A stereotype might bend or even shatter under the weight of disconfirming information, but the hallmark of prejudice is that it is impervious to reason, experience, and counterexample. In his brilliant book The Nature of Prejudice, written more than fifty years ago, social psychologist Gordon Allport described the responses characteristic of a prejudiced man when confronted with evidence contradicting his beliefs:
Mr X: The trouble with Jews is that they only take care of their own group.
Mr Y: But the record of the Community Chest campaign shows that they give more generously, in proportion to their numbers, to the general charities of the community, than do non-Jews.
Mr. X: That shows they are always trying to buy favor and intrude into Christian affairs. They think of nothing but money; that is why there are so many Jewish bankers.
Mr. Y: But a recent study shows that the percentage of Jews in the banking business is negligible, far smaller than the percentage of non-Jews.
Mr. X: That's just it; they don't go in for respectable business; they are only in the movie business or run night clubs.

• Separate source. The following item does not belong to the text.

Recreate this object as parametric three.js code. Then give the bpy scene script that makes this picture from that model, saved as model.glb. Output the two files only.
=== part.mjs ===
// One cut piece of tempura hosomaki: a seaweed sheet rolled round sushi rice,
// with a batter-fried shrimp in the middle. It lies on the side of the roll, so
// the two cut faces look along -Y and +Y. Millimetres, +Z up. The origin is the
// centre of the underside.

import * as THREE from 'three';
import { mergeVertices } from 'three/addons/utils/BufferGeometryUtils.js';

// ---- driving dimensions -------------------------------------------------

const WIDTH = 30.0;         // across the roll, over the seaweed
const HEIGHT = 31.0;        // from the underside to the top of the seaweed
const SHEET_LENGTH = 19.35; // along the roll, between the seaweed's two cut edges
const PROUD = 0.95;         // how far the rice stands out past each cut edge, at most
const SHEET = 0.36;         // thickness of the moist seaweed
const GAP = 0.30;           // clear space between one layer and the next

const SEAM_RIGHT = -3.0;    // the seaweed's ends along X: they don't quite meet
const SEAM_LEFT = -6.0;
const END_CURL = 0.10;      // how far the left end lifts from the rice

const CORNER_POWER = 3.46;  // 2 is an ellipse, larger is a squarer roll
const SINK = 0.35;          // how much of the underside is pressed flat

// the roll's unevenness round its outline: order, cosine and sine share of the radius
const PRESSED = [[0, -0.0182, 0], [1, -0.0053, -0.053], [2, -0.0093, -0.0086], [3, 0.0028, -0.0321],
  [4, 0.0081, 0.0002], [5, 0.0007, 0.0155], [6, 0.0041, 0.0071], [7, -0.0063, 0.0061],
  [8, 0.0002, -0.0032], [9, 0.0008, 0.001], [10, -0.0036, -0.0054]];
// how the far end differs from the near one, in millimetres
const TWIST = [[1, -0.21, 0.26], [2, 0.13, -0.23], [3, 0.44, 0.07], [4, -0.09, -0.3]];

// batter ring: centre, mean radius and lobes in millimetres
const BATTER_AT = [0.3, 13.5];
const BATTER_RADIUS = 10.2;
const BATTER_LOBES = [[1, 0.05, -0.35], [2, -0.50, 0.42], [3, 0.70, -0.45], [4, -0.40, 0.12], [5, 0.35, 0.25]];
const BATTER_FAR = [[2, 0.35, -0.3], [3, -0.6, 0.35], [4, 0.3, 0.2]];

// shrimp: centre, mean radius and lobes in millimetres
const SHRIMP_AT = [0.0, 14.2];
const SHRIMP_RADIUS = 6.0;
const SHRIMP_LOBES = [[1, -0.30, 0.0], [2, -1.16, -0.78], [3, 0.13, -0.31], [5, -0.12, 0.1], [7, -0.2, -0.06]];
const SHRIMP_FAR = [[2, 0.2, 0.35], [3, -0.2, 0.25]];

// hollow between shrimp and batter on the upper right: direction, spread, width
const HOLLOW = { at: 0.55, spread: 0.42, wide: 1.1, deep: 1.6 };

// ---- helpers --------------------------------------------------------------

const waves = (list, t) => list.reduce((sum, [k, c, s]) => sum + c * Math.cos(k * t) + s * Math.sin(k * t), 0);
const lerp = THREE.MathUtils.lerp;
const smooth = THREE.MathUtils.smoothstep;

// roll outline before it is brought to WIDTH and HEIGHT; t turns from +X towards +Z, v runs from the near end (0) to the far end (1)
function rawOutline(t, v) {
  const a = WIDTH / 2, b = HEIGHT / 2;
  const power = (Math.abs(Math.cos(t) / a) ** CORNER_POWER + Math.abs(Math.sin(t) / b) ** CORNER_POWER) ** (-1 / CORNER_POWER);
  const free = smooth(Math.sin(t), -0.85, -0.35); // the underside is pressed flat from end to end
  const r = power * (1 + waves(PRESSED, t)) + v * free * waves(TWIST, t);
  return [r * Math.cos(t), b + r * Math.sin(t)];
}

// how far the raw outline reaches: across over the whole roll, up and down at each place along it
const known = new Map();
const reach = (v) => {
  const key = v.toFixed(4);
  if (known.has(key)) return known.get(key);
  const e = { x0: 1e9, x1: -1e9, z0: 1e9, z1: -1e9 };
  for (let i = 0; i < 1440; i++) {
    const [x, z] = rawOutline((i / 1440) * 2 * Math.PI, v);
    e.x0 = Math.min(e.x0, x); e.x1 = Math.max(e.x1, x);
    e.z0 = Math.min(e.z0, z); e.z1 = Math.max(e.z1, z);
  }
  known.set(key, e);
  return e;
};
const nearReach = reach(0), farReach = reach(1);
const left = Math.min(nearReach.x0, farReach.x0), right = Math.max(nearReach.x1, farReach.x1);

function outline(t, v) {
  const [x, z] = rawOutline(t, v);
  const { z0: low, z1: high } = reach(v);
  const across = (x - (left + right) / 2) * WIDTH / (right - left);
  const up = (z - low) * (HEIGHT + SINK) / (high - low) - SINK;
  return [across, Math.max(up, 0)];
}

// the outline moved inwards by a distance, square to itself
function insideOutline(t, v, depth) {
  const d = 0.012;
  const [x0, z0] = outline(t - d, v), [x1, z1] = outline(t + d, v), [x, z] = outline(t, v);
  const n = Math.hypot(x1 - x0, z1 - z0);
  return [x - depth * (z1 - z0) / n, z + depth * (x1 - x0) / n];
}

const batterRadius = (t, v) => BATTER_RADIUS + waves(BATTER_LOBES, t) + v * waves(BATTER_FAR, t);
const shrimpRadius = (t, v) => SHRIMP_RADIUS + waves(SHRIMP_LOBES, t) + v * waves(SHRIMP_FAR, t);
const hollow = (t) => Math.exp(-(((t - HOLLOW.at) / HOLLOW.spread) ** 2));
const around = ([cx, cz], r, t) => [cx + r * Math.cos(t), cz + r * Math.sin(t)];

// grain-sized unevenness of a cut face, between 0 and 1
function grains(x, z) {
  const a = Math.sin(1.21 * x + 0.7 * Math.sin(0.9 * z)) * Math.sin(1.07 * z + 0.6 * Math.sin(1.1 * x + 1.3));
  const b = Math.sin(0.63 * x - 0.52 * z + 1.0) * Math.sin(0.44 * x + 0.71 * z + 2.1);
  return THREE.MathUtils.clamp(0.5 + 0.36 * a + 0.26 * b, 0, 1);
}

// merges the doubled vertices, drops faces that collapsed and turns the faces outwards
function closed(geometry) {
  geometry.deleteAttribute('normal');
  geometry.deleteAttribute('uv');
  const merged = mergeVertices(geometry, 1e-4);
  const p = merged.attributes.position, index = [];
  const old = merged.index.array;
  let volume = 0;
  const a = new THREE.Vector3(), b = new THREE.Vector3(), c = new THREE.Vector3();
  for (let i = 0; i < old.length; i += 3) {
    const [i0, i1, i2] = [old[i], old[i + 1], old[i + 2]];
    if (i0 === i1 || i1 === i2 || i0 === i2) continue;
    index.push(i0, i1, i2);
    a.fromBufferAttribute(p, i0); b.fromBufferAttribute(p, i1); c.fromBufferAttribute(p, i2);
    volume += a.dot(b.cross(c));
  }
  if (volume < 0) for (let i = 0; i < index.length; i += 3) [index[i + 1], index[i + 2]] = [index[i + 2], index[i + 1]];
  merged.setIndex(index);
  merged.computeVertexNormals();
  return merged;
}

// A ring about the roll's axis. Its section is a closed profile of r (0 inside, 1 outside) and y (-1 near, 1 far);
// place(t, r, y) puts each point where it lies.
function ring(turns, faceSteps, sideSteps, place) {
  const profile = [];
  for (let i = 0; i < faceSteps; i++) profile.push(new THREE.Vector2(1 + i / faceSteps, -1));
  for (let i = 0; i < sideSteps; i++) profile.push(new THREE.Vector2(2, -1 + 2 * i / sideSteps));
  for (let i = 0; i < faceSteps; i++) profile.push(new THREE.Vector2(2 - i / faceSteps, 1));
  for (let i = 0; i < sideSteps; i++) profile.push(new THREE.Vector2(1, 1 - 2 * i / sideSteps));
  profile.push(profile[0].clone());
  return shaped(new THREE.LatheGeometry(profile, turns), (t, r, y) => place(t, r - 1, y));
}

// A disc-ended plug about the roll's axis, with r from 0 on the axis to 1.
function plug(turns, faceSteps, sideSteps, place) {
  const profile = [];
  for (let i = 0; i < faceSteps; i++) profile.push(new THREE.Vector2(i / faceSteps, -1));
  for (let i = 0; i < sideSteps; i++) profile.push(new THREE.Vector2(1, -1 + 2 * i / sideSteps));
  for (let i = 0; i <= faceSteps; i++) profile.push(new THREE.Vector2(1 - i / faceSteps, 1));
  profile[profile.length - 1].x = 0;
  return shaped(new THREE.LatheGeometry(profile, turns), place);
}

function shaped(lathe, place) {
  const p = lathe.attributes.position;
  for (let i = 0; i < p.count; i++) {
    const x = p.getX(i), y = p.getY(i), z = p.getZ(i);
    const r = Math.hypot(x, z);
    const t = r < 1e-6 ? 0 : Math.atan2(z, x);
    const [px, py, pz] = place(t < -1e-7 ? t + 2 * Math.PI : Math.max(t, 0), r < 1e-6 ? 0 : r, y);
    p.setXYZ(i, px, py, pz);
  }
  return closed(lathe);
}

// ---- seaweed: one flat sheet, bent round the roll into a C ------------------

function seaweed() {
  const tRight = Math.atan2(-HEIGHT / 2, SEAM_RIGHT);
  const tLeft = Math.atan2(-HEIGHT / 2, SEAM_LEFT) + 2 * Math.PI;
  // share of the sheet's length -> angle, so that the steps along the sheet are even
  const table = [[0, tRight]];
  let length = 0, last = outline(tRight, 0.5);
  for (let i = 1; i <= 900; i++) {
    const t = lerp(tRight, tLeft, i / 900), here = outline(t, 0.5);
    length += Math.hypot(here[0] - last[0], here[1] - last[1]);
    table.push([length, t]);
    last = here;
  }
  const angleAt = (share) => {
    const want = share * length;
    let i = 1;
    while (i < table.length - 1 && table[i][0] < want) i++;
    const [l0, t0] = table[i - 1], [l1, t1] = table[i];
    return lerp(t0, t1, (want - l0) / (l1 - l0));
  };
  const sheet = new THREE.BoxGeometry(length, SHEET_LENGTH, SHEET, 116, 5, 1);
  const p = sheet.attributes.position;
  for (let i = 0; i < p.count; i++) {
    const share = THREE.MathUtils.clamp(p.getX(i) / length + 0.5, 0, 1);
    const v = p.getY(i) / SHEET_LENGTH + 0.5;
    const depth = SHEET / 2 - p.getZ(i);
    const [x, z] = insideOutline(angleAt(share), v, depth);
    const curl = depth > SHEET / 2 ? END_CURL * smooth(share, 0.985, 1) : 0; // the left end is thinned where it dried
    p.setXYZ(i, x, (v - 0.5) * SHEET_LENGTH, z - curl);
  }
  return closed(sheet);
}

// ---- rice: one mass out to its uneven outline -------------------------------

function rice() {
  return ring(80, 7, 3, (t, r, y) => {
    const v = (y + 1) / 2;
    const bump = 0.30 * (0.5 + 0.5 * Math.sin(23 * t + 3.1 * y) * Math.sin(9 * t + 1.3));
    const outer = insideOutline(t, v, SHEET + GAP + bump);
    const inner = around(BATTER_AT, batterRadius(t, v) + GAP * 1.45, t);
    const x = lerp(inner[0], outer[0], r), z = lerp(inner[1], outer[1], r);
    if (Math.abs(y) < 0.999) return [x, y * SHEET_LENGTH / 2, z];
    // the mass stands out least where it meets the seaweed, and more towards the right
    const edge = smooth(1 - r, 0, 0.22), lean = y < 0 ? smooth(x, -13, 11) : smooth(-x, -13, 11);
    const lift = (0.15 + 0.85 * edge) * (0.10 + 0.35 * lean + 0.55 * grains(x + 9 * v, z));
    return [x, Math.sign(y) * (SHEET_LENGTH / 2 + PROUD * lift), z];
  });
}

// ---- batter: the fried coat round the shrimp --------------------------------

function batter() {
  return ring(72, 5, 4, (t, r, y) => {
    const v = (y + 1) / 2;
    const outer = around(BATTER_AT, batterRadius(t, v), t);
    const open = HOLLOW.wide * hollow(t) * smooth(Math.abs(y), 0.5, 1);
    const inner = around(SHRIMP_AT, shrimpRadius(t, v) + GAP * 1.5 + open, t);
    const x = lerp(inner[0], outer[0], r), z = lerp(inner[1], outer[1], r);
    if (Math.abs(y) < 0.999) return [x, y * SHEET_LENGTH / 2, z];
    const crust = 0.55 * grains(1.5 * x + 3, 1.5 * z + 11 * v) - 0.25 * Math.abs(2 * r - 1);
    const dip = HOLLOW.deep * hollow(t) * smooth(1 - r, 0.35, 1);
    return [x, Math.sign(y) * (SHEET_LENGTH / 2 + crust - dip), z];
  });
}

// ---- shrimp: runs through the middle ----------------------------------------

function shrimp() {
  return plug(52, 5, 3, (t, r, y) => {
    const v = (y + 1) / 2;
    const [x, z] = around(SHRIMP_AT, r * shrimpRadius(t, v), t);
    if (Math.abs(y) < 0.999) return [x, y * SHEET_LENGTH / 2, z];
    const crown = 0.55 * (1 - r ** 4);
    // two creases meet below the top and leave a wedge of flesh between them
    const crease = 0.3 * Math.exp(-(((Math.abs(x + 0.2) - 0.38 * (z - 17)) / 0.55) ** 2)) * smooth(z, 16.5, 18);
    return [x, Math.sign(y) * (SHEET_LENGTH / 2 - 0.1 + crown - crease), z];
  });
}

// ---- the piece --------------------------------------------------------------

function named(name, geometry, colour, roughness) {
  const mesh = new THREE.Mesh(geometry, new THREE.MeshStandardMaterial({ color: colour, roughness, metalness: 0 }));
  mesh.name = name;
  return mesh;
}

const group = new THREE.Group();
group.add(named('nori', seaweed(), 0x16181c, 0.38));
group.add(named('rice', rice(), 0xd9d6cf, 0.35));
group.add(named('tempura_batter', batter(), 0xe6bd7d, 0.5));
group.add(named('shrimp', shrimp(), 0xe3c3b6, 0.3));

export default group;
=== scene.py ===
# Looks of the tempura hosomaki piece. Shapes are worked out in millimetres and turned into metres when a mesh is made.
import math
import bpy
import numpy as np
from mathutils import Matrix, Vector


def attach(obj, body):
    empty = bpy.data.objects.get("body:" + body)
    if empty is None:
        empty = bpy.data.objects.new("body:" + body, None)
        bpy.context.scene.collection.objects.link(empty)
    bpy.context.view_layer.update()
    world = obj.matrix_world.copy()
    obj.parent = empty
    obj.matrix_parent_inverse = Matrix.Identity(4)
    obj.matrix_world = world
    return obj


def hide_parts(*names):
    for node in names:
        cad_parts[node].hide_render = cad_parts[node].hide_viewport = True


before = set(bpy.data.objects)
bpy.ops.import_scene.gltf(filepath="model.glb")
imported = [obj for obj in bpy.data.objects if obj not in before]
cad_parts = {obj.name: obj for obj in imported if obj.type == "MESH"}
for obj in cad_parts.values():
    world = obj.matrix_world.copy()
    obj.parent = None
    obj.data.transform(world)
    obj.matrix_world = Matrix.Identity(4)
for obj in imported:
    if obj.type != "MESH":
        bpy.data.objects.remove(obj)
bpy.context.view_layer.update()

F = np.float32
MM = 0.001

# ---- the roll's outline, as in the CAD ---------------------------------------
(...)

Allport nailed Mr. X's reasoning perfectly. He doesn't even try to respond to Mr. Y's evidence; he just slides along to another reason for his dislike of Jews. Once people have a prejudice, just as once they have a political ideology, they do not easily drop it. Rather, they come up with another justification to preserve their belief or course of action.

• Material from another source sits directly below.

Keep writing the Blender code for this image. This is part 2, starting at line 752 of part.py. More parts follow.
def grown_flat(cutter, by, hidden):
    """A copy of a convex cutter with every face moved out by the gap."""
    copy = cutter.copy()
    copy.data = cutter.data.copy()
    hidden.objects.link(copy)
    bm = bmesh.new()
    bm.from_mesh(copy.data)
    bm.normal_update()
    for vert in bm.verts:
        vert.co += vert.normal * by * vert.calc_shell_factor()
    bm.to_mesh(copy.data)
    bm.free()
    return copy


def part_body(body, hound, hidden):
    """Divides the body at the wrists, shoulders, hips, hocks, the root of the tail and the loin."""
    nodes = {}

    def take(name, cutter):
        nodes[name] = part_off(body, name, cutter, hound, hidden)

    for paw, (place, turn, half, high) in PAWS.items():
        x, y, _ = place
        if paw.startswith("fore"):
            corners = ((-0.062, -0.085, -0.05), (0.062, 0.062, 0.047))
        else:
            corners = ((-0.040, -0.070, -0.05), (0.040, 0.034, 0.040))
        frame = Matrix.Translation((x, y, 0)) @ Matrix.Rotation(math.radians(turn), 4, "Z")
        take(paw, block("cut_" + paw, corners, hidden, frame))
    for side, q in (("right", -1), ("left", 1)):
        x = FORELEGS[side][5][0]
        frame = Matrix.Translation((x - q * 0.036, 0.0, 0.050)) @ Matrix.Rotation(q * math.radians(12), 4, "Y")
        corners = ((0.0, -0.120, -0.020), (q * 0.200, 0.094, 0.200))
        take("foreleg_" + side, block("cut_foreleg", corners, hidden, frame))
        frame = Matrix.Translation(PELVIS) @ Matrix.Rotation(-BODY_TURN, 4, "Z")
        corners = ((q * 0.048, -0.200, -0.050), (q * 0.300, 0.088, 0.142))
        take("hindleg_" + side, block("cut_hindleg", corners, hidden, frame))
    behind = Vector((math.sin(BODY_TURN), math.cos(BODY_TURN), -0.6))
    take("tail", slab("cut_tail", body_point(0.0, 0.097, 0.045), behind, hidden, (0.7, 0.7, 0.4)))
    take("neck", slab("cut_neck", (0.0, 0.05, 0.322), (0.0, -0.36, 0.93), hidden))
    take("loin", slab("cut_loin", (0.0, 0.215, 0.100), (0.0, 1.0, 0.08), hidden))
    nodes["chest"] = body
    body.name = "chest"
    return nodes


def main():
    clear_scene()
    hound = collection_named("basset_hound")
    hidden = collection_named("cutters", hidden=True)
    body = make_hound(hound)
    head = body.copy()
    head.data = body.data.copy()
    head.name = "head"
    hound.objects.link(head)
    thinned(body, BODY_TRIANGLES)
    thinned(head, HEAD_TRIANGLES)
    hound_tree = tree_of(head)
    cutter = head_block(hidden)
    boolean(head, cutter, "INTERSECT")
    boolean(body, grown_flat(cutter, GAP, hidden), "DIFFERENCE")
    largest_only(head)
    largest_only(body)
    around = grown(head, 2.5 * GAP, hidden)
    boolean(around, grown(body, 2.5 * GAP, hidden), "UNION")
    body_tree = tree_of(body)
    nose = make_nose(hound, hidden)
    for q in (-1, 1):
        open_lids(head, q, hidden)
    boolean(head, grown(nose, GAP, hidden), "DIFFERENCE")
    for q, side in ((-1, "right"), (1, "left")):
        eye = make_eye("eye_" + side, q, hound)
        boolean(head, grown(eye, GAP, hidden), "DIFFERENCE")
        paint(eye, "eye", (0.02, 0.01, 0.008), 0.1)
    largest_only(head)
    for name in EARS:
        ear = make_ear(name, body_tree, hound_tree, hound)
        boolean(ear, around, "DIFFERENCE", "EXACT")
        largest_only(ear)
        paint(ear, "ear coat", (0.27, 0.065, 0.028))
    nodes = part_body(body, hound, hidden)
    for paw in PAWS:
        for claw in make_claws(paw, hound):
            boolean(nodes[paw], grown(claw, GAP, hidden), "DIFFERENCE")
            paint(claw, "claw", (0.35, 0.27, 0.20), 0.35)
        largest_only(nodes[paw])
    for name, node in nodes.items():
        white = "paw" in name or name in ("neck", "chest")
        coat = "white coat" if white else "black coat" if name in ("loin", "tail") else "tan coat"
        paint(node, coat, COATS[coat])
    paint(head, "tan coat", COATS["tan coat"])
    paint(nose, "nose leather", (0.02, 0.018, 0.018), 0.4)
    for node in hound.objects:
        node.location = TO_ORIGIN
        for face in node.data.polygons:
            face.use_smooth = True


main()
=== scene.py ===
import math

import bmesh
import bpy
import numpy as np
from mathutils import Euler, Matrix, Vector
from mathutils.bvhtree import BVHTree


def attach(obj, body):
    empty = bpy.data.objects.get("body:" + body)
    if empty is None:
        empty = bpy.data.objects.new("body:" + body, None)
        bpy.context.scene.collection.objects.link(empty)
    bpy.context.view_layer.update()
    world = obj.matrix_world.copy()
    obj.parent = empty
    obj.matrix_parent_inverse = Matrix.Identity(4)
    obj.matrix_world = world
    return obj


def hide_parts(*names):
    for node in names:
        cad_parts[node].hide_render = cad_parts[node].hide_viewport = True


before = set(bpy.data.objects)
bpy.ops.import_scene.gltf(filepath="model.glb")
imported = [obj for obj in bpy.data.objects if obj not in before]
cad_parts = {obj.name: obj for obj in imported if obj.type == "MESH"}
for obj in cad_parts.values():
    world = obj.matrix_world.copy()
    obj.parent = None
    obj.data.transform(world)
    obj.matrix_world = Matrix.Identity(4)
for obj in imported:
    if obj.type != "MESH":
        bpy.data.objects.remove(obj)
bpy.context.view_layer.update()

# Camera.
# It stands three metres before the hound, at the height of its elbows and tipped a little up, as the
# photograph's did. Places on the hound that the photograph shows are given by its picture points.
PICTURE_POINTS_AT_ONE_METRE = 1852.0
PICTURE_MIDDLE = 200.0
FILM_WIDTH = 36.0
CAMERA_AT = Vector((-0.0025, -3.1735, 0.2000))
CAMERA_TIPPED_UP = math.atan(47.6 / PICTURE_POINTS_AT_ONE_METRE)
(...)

The scientific method consists of the use of procedures designed to show not that our predictions and hypotheses are right, but that they might be wrong. Scientific reasoning is useful to anyone in any job because it makes us face the possibility, even the dire reality, that we were mistaken. It forces us to confront our self-justifications and put them on public display for others to puncture. At its core, therefore, science is a form of arrogance control.
For any theory to be scientific, it must be stated in such a way that it can be shown to be false as well as true. If every outcome confirms your hypothesis, your beliefs are a matter of faith, not science.
Let's say you're a cop serving a search warrant where at a house where crack cocaine is sold. You chase one guy to the bathroom, hoping to catch him before he flushes the drugs, and your case, down the drain. You're too late. You've put yourself in harm's way, and this bastard is going to get away. With no evidence, he will be out in a heartbeat. Why not take a little cocaine out of your pocket and drop it on the floor of the bathroom? All you'd have to say is "Some of that crack fell out of his pocket before he could flush it all."
It's easy to understand why you would do this, under the circumstances. It's because you want to do your job. You know it's illegal to plant evidence, but it seems do justifiable. The first time you do it, you tell yourself, "The guy is guilty!" This experience will make it easier for you to do the same thing again; in fact, you will be strongly motivated to repeat the behavior, because to do otherwise is to admit, if only to yourself, that it was wrong the first time you did it.
In his investigation of documented cases of abuse of prisoners, Conroy found that almost every military or police official he interviewed, whether British, South African, Israeli, or American, justified their practices by saying, in effect, our torture is never as severe and deadly as their torture.
Bruce Moore-King [of South Africa] told me that when he administered electrical torture he never attacked the genitals, as torturers elsewhere are wont to do...Hugo Garcia told me the Argentine torturers are far worse thatn the Uruguayan. Omri Kochva assured me that the men of the Natal battalion had not descended to the level of the Americans in vietnam...The British comforted themselves with the rationalization that their methods were nothing compared to the suffering created by the IRA. The Israelis regularly argue that their methods pale in comparison to the torture employed by Arab states.
Once torture is justified in rare cases, it is easier to justify it in others. Let's torture not only this bastard we are sure knows where the bomb is, but this other bastard who *might* know where the bomb is, and also this bastard who might have some general information that could be useful in five years, and also this other guy who might be a bastard only we aren't sure.